------ WORKING DATA ------

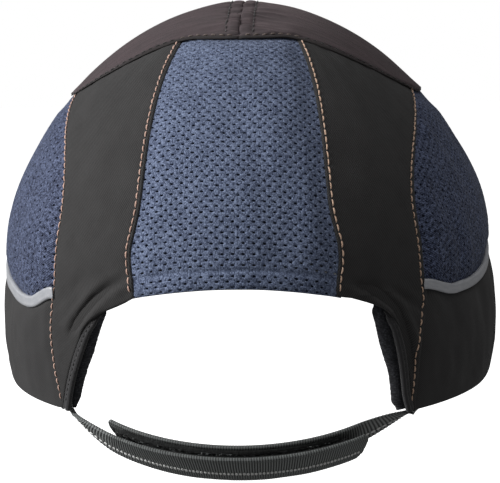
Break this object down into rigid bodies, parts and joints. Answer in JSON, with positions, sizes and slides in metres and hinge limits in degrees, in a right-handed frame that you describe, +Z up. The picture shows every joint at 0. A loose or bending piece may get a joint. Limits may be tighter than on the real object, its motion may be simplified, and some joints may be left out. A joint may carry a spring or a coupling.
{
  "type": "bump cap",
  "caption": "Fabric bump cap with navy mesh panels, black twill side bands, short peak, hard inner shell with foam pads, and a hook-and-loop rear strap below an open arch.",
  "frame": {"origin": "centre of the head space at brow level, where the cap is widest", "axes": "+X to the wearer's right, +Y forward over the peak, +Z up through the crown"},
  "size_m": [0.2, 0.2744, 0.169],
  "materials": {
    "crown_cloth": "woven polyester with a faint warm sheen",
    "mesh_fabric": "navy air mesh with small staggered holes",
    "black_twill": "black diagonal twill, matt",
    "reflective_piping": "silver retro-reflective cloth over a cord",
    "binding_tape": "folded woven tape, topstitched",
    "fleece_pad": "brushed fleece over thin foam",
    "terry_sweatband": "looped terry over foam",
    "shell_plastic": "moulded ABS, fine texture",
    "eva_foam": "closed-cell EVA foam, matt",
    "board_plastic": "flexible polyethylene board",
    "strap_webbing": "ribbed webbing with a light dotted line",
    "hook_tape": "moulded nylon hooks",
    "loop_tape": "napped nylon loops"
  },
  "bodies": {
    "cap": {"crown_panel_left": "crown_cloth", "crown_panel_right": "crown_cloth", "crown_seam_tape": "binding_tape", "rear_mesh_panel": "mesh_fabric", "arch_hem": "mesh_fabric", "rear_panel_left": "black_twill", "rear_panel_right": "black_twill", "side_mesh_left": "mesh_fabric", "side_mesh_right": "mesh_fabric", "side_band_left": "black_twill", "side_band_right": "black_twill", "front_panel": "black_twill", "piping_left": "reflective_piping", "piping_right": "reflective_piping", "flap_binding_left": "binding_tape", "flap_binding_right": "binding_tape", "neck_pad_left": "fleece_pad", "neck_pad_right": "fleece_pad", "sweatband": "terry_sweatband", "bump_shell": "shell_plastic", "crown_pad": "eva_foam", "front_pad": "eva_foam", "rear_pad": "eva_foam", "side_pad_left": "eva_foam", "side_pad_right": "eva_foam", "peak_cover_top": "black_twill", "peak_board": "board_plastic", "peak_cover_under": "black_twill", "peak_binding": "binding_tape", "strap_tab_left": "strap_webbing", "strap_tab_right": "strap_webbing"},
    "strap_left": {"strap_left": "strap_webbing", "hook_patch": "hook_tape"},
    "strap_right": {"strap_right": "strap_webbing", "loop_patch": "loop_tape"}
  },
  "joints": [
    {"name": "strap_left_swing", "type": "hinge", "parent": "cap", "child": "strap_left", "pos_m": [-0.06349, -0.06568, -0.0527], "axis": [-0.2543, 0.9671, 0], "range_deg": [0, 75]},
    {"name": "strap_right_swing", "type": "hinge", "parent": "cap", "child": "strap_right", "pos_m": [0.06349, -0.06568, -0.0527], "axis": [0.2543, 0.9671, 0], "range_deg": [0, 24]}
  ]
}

------
------ WORKING DATA ------

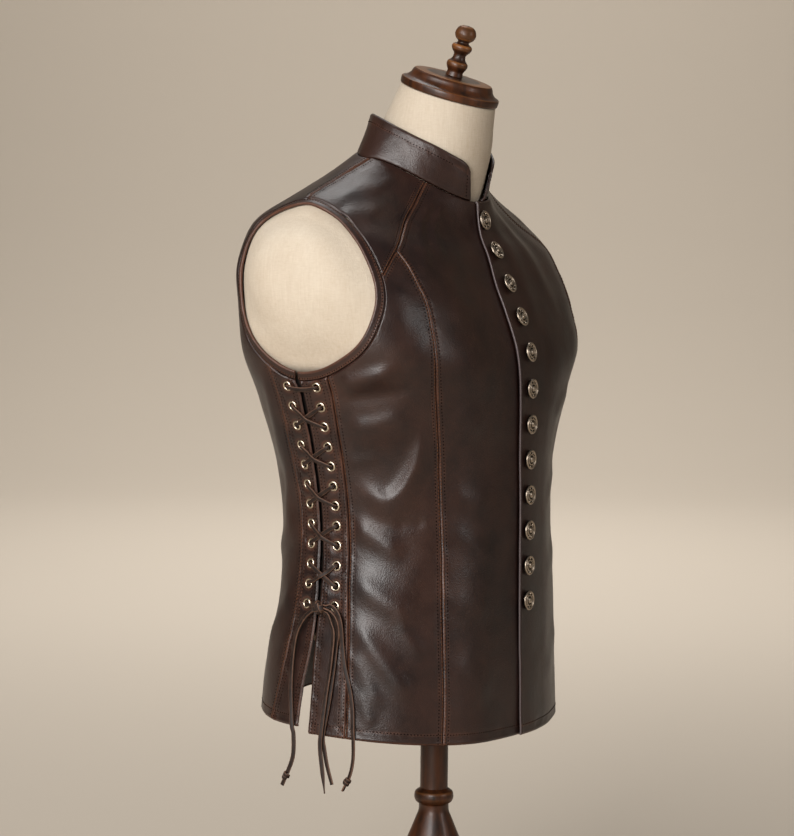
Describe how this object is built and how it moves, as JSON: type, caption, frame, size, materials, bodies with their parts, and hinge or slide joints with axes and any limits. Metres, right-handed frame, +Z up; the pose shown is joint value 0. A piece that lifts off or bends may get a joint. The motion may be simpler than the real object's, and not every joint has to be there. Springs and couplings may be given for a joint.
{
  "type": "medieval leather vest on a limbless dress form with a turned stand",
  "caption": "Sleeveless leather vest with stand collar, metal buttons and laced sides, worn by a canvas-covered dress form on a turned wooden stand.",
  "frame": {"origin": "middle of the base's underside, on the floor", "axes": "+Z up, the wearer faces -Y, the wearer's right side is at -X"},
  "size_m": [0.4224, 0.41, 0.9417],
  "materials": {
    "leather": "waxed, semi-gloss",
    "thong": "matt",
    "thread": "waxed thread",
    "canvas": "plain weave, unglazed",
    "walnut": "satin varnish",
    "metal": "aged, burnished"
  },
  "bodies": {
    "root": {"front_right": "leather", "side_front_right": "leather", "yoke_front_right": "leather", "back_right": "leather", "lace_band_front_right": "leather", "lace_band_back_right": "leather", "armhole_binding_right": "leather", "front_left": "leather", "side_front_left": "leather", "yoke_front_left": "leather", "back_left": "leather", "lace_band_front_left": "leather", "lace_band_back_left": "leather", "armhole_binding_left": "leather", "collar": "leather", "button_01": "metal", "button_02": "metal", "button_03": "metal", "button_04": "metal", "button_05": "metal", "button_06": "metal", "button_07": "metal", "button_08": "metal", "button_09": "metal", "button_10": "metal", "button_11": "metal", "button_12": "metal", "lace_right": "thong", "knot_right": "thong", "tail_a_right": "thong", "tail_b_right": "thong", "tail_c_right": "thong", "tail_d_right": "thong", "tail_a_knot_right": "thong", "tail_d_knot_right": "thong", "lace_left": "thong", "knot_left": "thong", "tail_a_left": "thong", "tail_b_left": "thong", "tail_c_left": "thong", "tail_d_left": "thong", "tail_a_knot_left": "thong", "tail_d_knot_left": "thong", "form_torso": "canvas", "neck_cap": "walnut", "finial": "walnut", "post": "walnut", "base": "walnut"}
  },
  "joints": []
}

------

In the entries above, identify every line with the word "frame". Copy those lines.

**RIGHT ANSWER:**
Break this object down into rigid bodies, parts and joints. Answer in JSON, with positions, sizes and slides in metres and hinge limits in degrees, in a right-handed frame that you describe, +Z up. The picture shows every joint at 0. A loose or bending piece may get a joint. Limits may be tighter than on the real object, its motion may be simplified, and some joints may be left out. A joint may carry a spring or a coupling.
  "frame": {"origin": "centre of the head space at brow level, where the cap is widest", "axes": "+X to the wearer's right, +Y forward over the peak, +Z up through the crown"},
Describe how this object is built and how it moves, as JSON: type, caption, frame, size, materials, bodies with their parts, and hinge or slide joints with axes and any limits. Metres, right-handed frame, +Z up; the pose shown is joint value 0. A piece that lifts off or bends may get a joint. The motion may be simpler than the real object's, and not every joint has to be there. Springs and couplings may be given for a joint.
  "frame": {"origin": "middle of the base's underside, on the floor", "axes": "+Z up, the wearer faces -Y, the wearer's right side is at -X"},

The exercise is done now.